KARŞI DAVAYA CEVAP : Davacı-karşı davalı vekili karşı davaya cevap dilekçesi ile, davalı-karşı davacı tarafından tescil ettirdiği tasarımın yeni ve ayırt edici olmadığını ve dolayısıyla yeni ve ayırt edici olmayan bir tasarım için tescil başvurusunda bulunulduğunun ikrar edildiğini, davalı taraf vekili tarafından bizzat ürünlerin aynı olduğunun kabul edildiğini, müvekkiline ait tasarımın yeni ve ayırt edici niteliğe sahip olduğunu, dayanak gösterilen tasarım ile müvekkili tasarımı arasındaki tek ortak özelliğin tasarımların ön kısımlarının 16 parçadan oluşan kare biçimden olması olduğunu, bunun dışında herhangi bir ortak özelliği bulunmadığını, tasarımların tamamen birbirinden farklı olduğunu, davalı-karşı davacı tarafın iddialarının aksine müvekkiline ait tasarım ile davalı tasarımı arasında belirgin derecede benzerlik bulunduğunu, davalı tarafın ileri sürdüğü farklılıkların ufak tefek farklılıklar olduğunu, tasarımları birbirinden farklı kılmadığını, oysa ki karşı dava için dayanak gösterilen … tasarımının hem yapısal, hem de şekilsel açıdan müvekkili tasarımından oldukça farklı olduğunu, her iki tasarım arasında ortak özelliğin çok az olduğunu, tasarımların neredeyse birbirinden tamamen farklı olduğunu, davalı-karşı davacının hükümsüzlük talebinin de bu manada hukuki ve somut dayanaktan yoksun olduğunu, davanın reddine karar verilmesini talep etmiştir.
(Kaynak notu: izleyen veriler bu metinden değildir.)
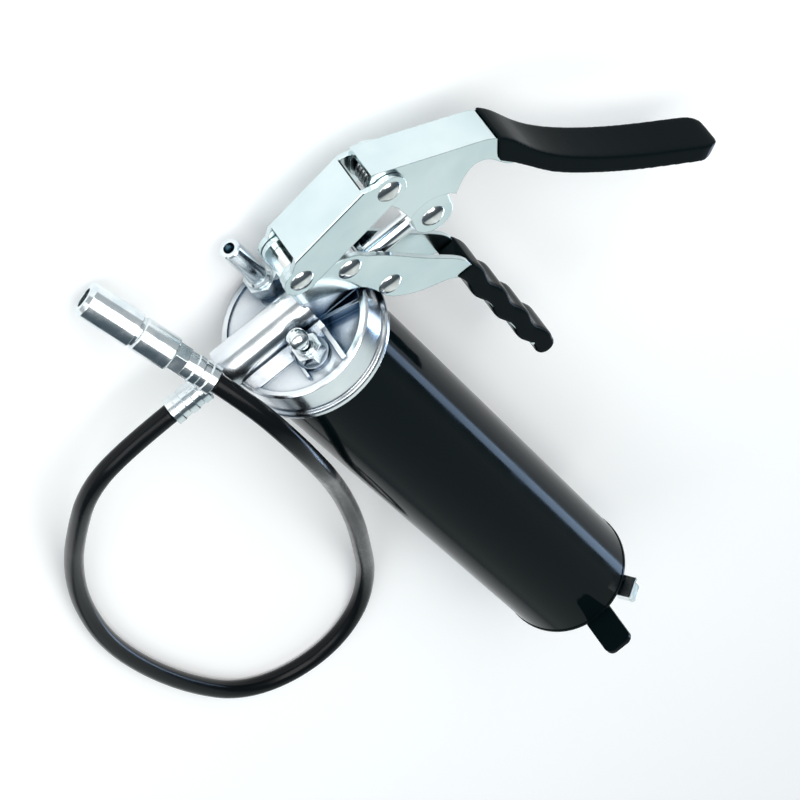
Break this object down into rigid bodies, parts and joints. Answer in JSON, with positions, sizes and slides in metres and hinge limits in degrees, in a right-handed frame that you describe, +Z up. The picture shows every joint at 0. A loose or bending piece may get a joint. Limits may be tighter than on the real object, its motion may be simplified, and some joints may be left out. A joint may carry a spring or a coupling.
{
  "type": "grease gun",
  "caption": "Lever grease gun: black tube barrel, cast head, plated linkage with two vinyl grips, and a flexible hose with a nipple coupler, lying on its side.",
  "frame": {"origin": "middle of the base of the gun's own box, on the surface it lies on, the hose left out", "axes": "+X along the barrel from the head to the tail, +Y along the pump from the hose outlet to the handles, +Z up, along the pivot pins"},
  "size_m": [0.3687, 0.3313, 0.0768],
  "materials": {
    "cast_head": "bright cast, machined faces",
    "black_enamel": "gloss black enamel",
    "plated_sheet": "bright nickel plate",
    "plated_pins": "bright plate, domed heads",
    "black_vinyl": "gloss dipped vinyl",
    "ground_steel": "ground and polished",
    "zinc_fittings": "bright zinc plate",
    "spring_steel": "drawn spring wire",
    "plain_steel": "pressed steel",
    "black_rubber": "satin black"
  },
  "bodies": {
    "gun": {"head": "cast_head", "barrel": "black_enamel", "barrel_gasket": "black_rubber", "end_cap": "black_enamel", "bracket_plate_upper": "plated_sheet", "bracket_plate_lower": "plated_sheet", "bracket_rivets": "plated_pins", "fixed_grip": "black_vinyl", "gland_nut": "zinc_fittings", "gland_packing": "black_rubber", "check_seat": "plain_steel", "check_spring": "spring_steel", "outlet_adapter": "zinc_fittings", "filler_fitting": "zinc_fittings", "bleeder_body": "zinc_fittings", "main_spring": "spring_steel", "latch_screw": "plated_pins", "hose": "black_rubber", "outlet_ferrule": "zinc_fittings", "end_ferrule": "zinc_fittings", "coupler_adapter": "zinc_fittings", "coupler_body": "zinc_fittings", "coupler_nose": "zinc_fittings", "coupler_jaws": "zinc_fittings", "coupler_seal": "black_rubber", "coupler_spring": "spring_steel"},
    "link": {"link": "plated_sheet", "link_pin": "plated_pins", "lever_pin": "plated_pins", "return_spring": "spring_steel"},
    "lever": {"lever": "plated_sheet", "lever_grip": "black_vinyl", "plunger_pin": "plated_pins"},
    "plunger": {"plunger": "ground_steel"},
    "follower": {"follower_rod": "ground_steel", "follower_nut": "zinc_fittings", "follower_front_plate": "plain_steel", "follower_cup": "black_rubber", "follower_rear_plate": "plain_steel", "rod_handle": "black_enamel"},
    "latch": {"rod_latch": "zinc_fittings"},
    "bleeder": {"bleeder_stem": "zinc_fittings"},
    "check_ball": {"check_ball": "ground_steel"},
    "filler_ball": {"filler_ball": "ground_steel"}
  },
  "joints": [
    {"name": "link_swing", "type": "hinge", "parent": "gun", "child": "link", "pos_m": [-0.15595, -0.04822, 0.0328], "axis": [0, 0, -1], "range_deg": [0, 0.7]},
    {"name": "lever_squeeze", "type": "hinge", "parent": "link", "child": "lever", "pos_m": [-0.16495, -0.00202, 0.0328], "axis": [0, 0, -1], "range_deg": [0, 21.8], "stiffness_Nm_per_rad": 0.6, "springref_deg": -20.05, "deforming": ["return_spring"]},
    {"name": "plunger_stroke", "type": "slide", "parent": "gun", "child": "plunger", "axis": [0, -1, 0], "range_m": [0, 0.0152]},
    {"name": "follower_pull", "type": "slide", "parent": "gun", "child": "follower", "axis": [1, 0, 0], "range_m": [0, 0.2], "stiffness_N_per_m": 110, "springref_m": -0.12, "deforming": ["main_spring"]},
    {"name": "latch_press", "type": "slide", "parent": "gun", "child": "latch", "axis": [0, -0.5878, -0.809], "range_m": [0, 0.0015], "stiffness_N_per_m": 400, "springref_m": -0.001},
    {"name": "bleeder_pull", "type": "slide", "parent": "gun", "child": "bleeder", "axis": [-1, 0, 0], "range_m": [0, 0.0015], "stiffness_N_per_m": 400, "springref_m": -0.001},
    {"name": "check_lift", "type": "slide", "parent": "gun", "child": "check_ball", "axis": [0, -1, 0], "range_m": [0, 0.001], "stiffness_N_per_m": 200, "springref_m": -0.001, "deforming": ["check_spring"]},
    {"name": "filler_lift", "type": "slide", "parent": "gun", "child": "filler_ball", "axis": [1, 0, 0], "range_m": [0, 0.0015], "stiffness_N_per_m": 200, "springref_m": -0.001}
  ],
  "couplings": [
    {"joint": "link_swing", "follows": "lever_squeeze", "ratio": 0.03},
    {"joint": "plunger_stroke", "follows": "lever_squeeze", "m_per_rad": 0.03873}
  ]
}
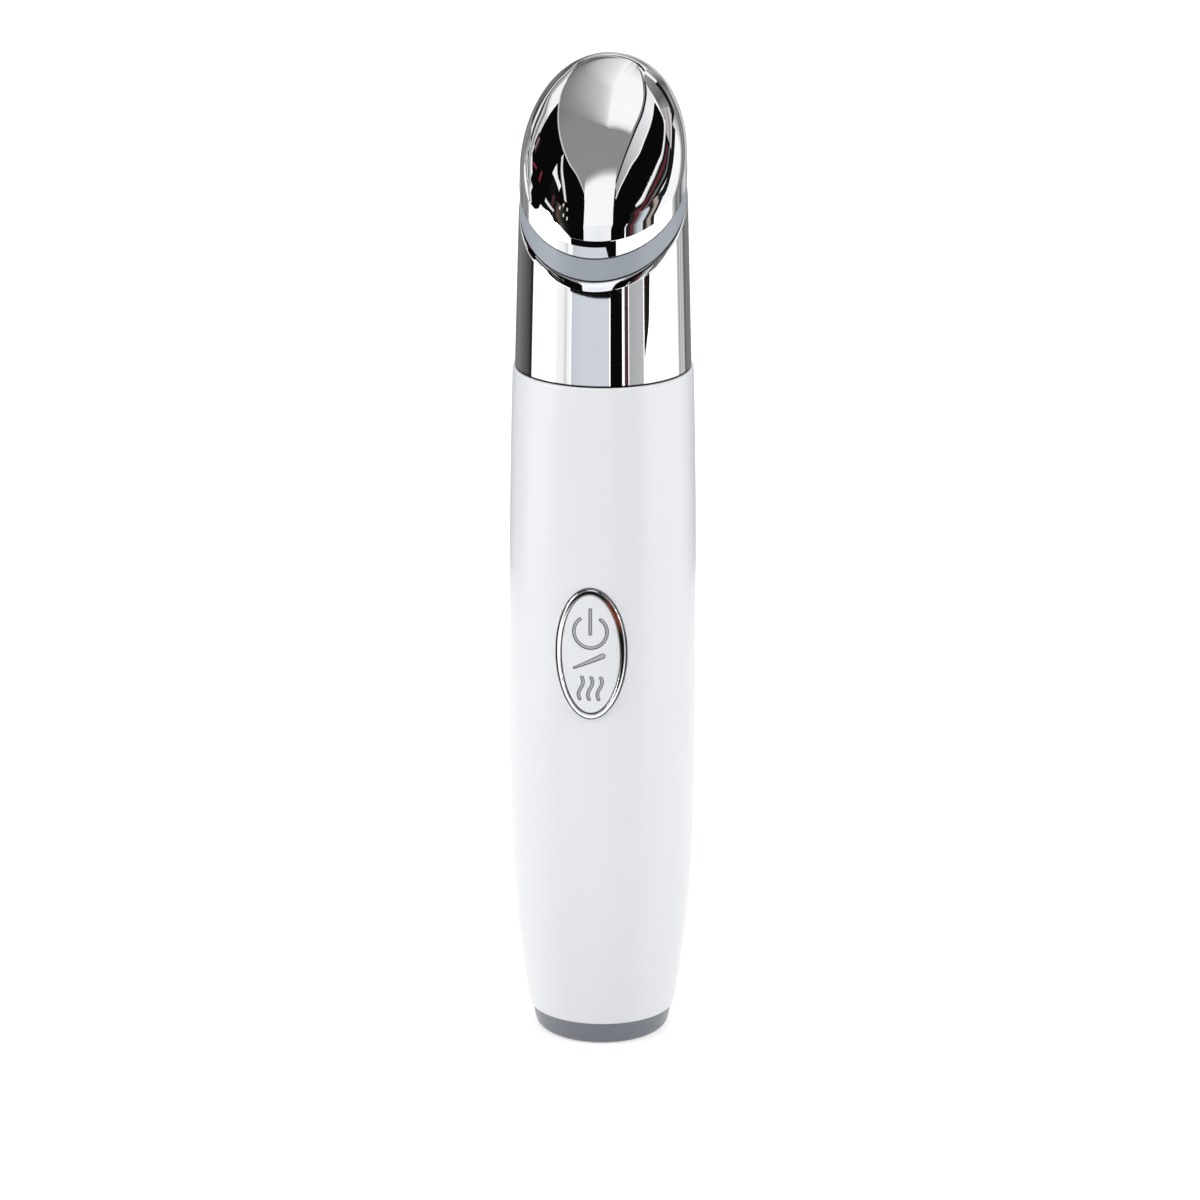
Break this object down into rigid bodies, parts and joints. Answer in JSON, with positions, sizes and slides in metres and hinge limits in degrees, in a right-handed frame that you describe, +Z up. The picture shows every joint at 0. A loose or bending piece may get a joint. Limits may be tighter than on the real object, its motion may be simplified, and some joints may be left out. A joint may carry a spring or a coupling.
{
  "type": "heated eye massager wand",
  "caption": "Upright hand-held eye massager with a barrel handle, an oval sprung button, a chrome collar and an oblique domed heated head.",
  "frame": {"origin": "middle of the flat foot under the tail cap", "axes": "+Z up along the wand to the head, -Y the front, where the button and the massage face are, +X to the right seen from the front"},
  "size_m": [0.0296, 0.0301, 0.1585],
  "materials": {
    "shell_white": "pearly white gloss moulding",
    "cap_grey": "satin cool grey",
    "ring_grey": "satin cool grey",
    "collar_chrome": "polished chrome plating",
    "head_chrome": "mirror-polished chrome plating",
    "trim_chrome": "polished chrome plating",
    "key_white": "white with recessed grey marks",
    "frame_plastic": "moulded black",
    "core_plastic": "moulded light grey",
    "circuit_board": "green solder mask",
    "chip_black": "moulded epoxy",
    "capacitor_tan": "fired body",
    "steel": "drawn or turned steel",
    "battery_wrap": "shrink sleeve",
    "foam_black": "closed-cell foam",
    "rubber_black": "moulded rubber",
    "heater_amber": "polyimide film",
    "wire_red": "insulated wire",
    "wire_white": "insulated wire"
  },
  "bodies": {
    "wand": {"handle_shell": "shell_white", "tail_cap": "cap_grey", "button_housing": "core_plastic", "button_ring": "trim_chrome", "head_collar": "collar_chrome", "insulator_ring": "ring_grey", "massage_head": "head_chrome", "head_core": "core_plastic", "head_seal": "rubber_black", "head_screws": "steel", "heater_film": "heater_amber", "temperature_sensor": "chip_black", "heater_leads": "wire_red", "sensor_leads": "wire_white", "inner_frame": "frame_plastic", "main_board": "circuit_board", "board_screws": "steel", "control_chip": "chip_black", "heater_transistor": "chip_black", "capacitors": "capacitor_tan", "tact_switch": "chip_black", "charge_board": "circuit_board", "charge_chip": "chip_black", "usb_shell": "steel", "usb_tongue": "chip_black", "battery_cell": "battery_wrap", "battery_pad": "foam_black", "battery_leads": "wire_red", "charge_leads": "wire_red", "motor_leads": "wire_red", "motor_can": "steel", "motor_end_cap": "core_plastic", "motor_sleeve": "rubber_black"},
    "button": {"button_key": "key_white"},
    "plunger": {"switch_plunger": "core_plastic"},
    "rotor": {"motor_shaft": "steel", "eccentric_weight": "steel"}
  },
  "joints": [
    {"name": "button_press", "type": "slide", "parent": "wand", "child": "button", "axis": [0, 1, 0], "range_m": [0, 0.0003], "stiffness_N_per_m": 300, "springref_m": -0.002},
    {"name": "plunger_press", "type": "slide", "parent": "wand", "child": "plunger", "axis": [0, 1, 0], "range_m": [0, 0.0003]},
    {"name": "motor_spin", "type": "hinge", "parent": "wand", "child": "rotor", "pos_m": [0, 0.0015, 0.09], "axis": [0, 0, 1], "continuous": true}
  ],
  "couplings": [
    {"joint": "plunger_press", "follows": "button_press", "ratio": 1}
  ]
}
DELİLLERİN DEĞERLENDİRİLMESİ VE GEREKÇE;
Türk Patent ve Marka Kurumu’ndan davacı adına tescilli marka sicil kayıtları celp olunmuştur.
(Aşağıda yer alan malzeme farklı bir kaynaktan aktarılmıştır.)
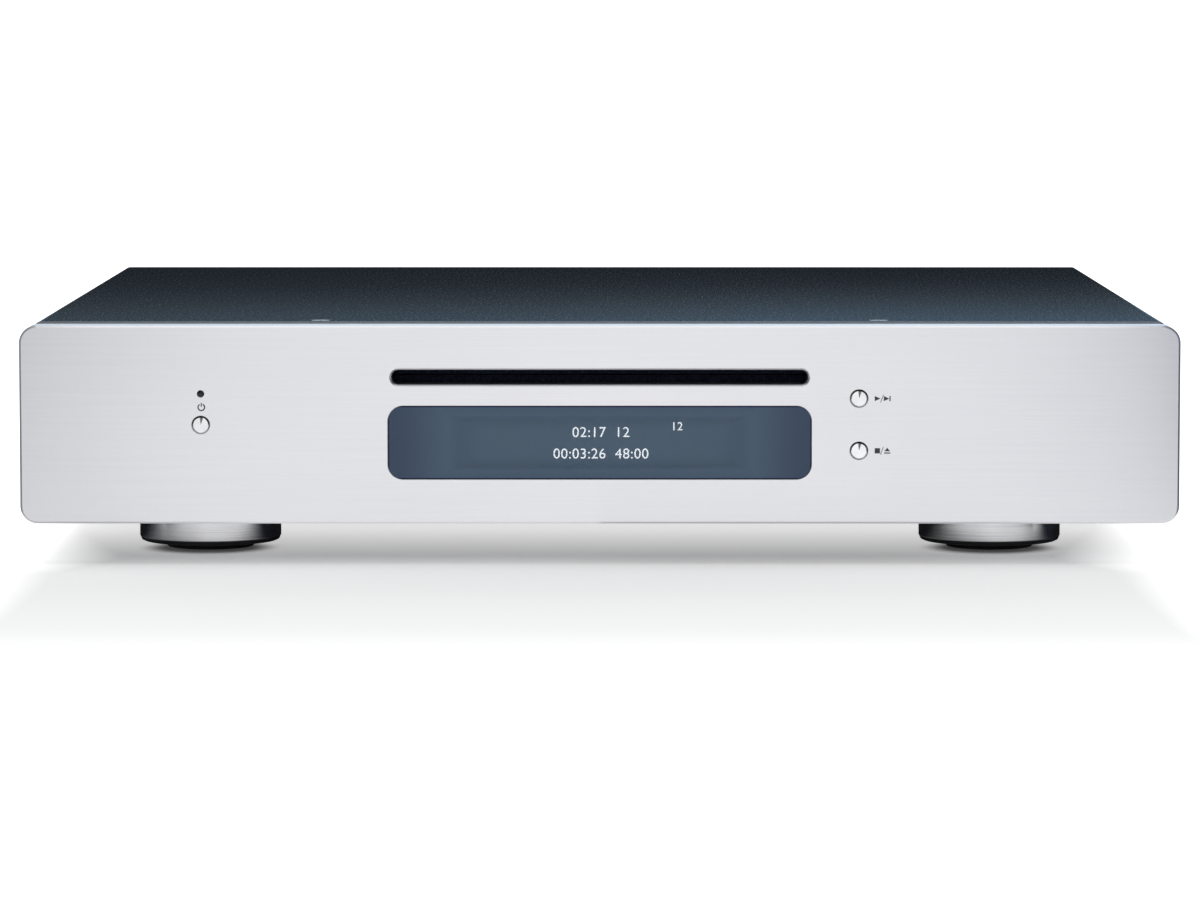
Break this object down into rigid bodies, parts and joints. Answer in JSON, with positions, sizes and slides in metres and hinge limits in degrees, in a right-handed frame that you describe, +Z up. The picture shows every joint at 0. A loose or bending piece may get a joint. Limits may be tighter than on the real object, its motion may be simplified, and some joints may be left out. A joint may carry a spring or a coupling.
{
  "type": "slot loading disc player",
  "caption": "Compact disc player with a brushed front panel, a front disc slot over a display window, small round push buttons and round metal feet under a folded cover.",
  "frame": {"origin": "middle of the footprint, on the surface that the foot pads stand on", "axes": "+X to the right as the viewer faces the front panel, +Y from the front panel to the rear, +Z up"},
  "size_m": [0.35, 0.33, 0.0728],
  "materials": {
    "anodised_panel": "fine horizontal brushing, clear anodised",
    "cover_paint": "fine satin slate powder coat on folded steel",
    "rear_paint": "satin dark grey powder coat",
    "zinc_steel": "bright zinc plated sheet",
    "turned_aluminium": "spun face, clear anodised",
    "foot_metal": "turned and bright plated",
    "pad_rubber": "matte moulded",
    "lip_felt": "short black pile on film",
    "tinted_acrylic": "polished blue-grey tinted acrylic",
    "display_glass": "dark glass over a black frame",
    "smoked_acrylic": "smoked diffuse light pipe, dark while the lamp is off",
    "plated_screws": "bright nickel plate",
    "zinc_screws": "bright zinc",
    "black_plastic": "fine moulded texture",
    "grey_plastic": "glass filled moulding",
    "white_plastic": "natural acetal",
    "gold_plate": "flash gold plated",
    "nickel_steel": "ground and nickel plated",
    "motor_can": "drawn plated can",
    "green_laminate": "solder resist over copper",
    "tan_laminate": "paper laminate",
    "winding_tape": "ferrite core with yellow tape",
    "capacitor_sleeve": "shrink sleeve",
    "black_anodised": "black anodised extrusion",
    "pickup_metal": "die cast",
    "ribbon_film": "polyester film"
  },
  "bodies": {
    "case": {"front_panel": "anodised_panel", "display_window": "tinted_acrylic", "display_module": "display_glass", "front_board": "green_laminate", "front_subframe": "zinc_steel", "switch_bodies": "black_plastic", "light_pipe": "smoked_acrylic", "slot_frame": "black_plastic", "dust_lips": "lip_felt", "top_cover": "cover_paint", "case_screws": "plated_screws", "chassis_tray": "zinc_steel", "rear_panel": "rear_paint", "feet": "foot_metal", "foot_pads": "pad_rubber", "foot_screws": "zinc_screws", "mains_inlet": "black_plastic", "inlet_pins": "gold_plate", "mains_switch": "black_plastic", "phono_block": "black_plastic", "phono_shells": "gold_plate", "video_socket": "nickel_steel", "optical_socket": "black_plastic", "power_board": "tan_laminate", "transformer": "winding_tape", "power_capacitors": "capacitor_sleeve", "heatsink": "black_anodised", "main_board": "green_laminate", "main_board_parts": "black_plastic", "board_standoffs": "zinc_screws", "board_screws": "zinc_screws", "loader_frame": "zinc_steel", "loader_top_plate": "zinc_steel", "disc_guide": "black_plastic", "loading_motor": "motor_can", "loading_belt": "pad_rubber", "clamp_motor": "motor_can", "traverse_frame": "grey_plastic", "traverse_dampers": "pad_rubber", "guide_rods": "nickel_steel", "sled_motor": "motor_can", "spindle_motor": "motor_can", "ribbon_cables": "ribbon_film"},
    "standby_button": {"standby_button": "turned_aluminium"},
    "play_button": {"play_button": "turned_aluminium"},
    "stop_button": {"stop_button": "turned_aluminium"},
    "mains_rocker": {"mains_rocker": "black_plastic"},
    "roller_bracket": {"roller_bracket": "grey_plastic"},
    "loading_roller": {"roller_shaft": "nickel_steel", "roller_sleeves": "pad_rubber", "roller_gear": "white_plastic"},
    "motor_pulley": {"motor_pulley": "white_plastic"},
    "pulley_gear": {"pulley_gear": "white_plastic"},
    "cam_slide": {"cam_slide": "white_plastic"},
    "clamp_pinion": {"clamp_pinion": "white_plastic"},
    "pickup": {"optical_pickup": "pickup_metal"},
    "leadscrew": {"leadscrew": "nickel_steel"},
    "turntable": {"turntable": "grey_plastic"},
    "clamp_arm": {"clamp_arm": "grey_plastic"},
    "clamp_puck": {"clamp_puck": "white_plastic"}
  },
  "joints": [
    {"name": "standby_press", "type": "slide", "parent": "case", "child": "standby_button", "axis": [0, 1, 0], "range_m": [0, 0.0006], "stiffness_N_per_m": 900},
    {"name": "play_press", "type": "slide", "parent": "case", "child": "play_button", "axis": [0, 1, 0], "range_m": [0, 0.0006], "stiffness_N_per_m": 900},
    {"name": "stop_press", "type": "slide", "parent": "case", "child": "stop_button", "axis": [0, 1, 0], "range_m": [0, 0.0006], "stiffness_N_per_m": 900},
    {"name": "mains_rocker_tilt", "type": "hinge", "parent": "case", "child": "mains_rocker", "pos_m": [-0.096, 0.1498, 0.043], "axis": [1, 0, 0], "range_deg": [0, 16]},
    {"name": "roller_bracket_swing", "type": "hinge", "parent": "case", "child": "roller_bracket", "pos_m": [0, -0.1, 0.042], "axis": [1, 0, 0], "range_deg": [0, 7.01]},
    {"name": "loading_roller_spin", "type": "hinge", "parent": "roller_bracket", "child": "loading_roller", "pos_m": [0, -0.126, 0.0511], "axis": [1, 0, 0], "continuous": true},
    {"name": "pulley_gear_spin", "type": "hinge", "parent": "case", "child": "pulley_gear", "pos_m": [0.0702, -0.11976, 0.05942], "axis": [1, 0, 0], "continuous": true},
    {"name": "motor_pulley_spin", "type": "hinge", "parent": "case", "child": "motor_pulley", "pos_m": [0.07, -0.128, 0.0364], "axis": [1, 0, 0], "continuous": true},
    {"name": "cam_slide_travel", "type": "slide", "parent": "case", "child": "cam_slide", "axis": [0, 1, 0], "range_m": [0, 0.01]},
    {"name": "clamp_pinion_turn", "type": "hinge", "parent": "case", "child": "clamp_pinion", "pos_m": [-0.0742, -0.07, 0.0357], "axis": [1, 0, 0], "range_deg": [-119.5, 0]},
    {"name": "pickup_travel", "type": "slide", "parent": "case", "child": "pickup", "axis": [0, 1, 0], "range_m": [0, 0.034]},
    {"name": "leadscrew_turn", "type": "hinge", "parent": "case", "child": "leadscrew", "pos_m": [0.032, -0.02, 0.046], "axis": [0, 1, 0], "continuous": true},
    {"name": "turntable_spin", "type": "hinge", "parent": "case", "child": "turntable", "pos_m": [0, -0.062, 0.05], "axis": [0, 0, 1], "continuous": true},
    {"name": "clamp_arm_swing", "type": "hinge", "parent": "case", "child": "clamp_arm", "pos_m": [0, 0.006, 0.058], "axis": [1, 0, 0], "range_deg": [0, 3.41]},
    {"name": "clamp_puck_spin", "type": "hinge", "parent": "clamp_arm", "child": "clamp_puck", "pos_m": [0, -0.062, 0.06004], "axis": [0, 0.0593, 0.9982], "continuous": true}
  ],
  "couplings": [
    {"joint": "pulley_gear_spin", "follows": "loading_roller_spin", "ratio": -1},
    {"joint": "motor_pulley_spin", "follows": "loading_roller_spin", "ratio": -2},
    {"joint": "roller_bracket_swing", "follows": "cam_slide_travel", "rad_per_m": 12.217},
    {"joint": "clamp_arm_swing", "follows": "cam_slide_travel", "rad_per_m": 5.9341},
    {"joint": "clamp_pinion_turn", "follows": "cam_slide_travel", "rad_per_m": -208.33},
    {"joint": "leadscrew_turn", "follows": "pickup_travel", "rad_per_m": -2094.4}
  ]
}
Dosyanın delil tespiti amacıyla tensiben bilirkişi heyetine tevdi edildiği, bilirkişilerin 17/02/2022 tarihli raporlarında; “Aleyhinde tespit istenen www… alan adlı web sitesi ile https://www… sayfasının “davalı” “….” tarafından işletildiği anlaşılmış, aleyhinde tespit istenen https://www… adresli web sitesinin dosya dışı “… Limited Şirketi” tarafından işletildiği görüldüğü, Aleyhinde tespit istenen www….com.tr alan adlı web sitesi, https://www… sayfası ve https://www…adresinde dava konusu tasarımına sahip kek kalıbı ürününün tanıtım ve satışının yapıldığı, Davacı tarafa ait …. numaralı tasarım tescil görselleri ile davalı tarafa ait tasarım görselleri ve görsellere ait ürünlerin dosya kapsamındaki numuneleri fiziki olarak incelenmiş olup, tasarım nitelikleri ve ilgili kanunda belirtilen hususlar çerçevesinde yapılan değerlendirmeler sonucu, iki tasarımın da bilgilenmiş kullanıcı nezdinde farklı olarak algılandıkları ve ayırt edici niteliklere sahip olduğu” hususlarını tespit ettikleri görülmüştür.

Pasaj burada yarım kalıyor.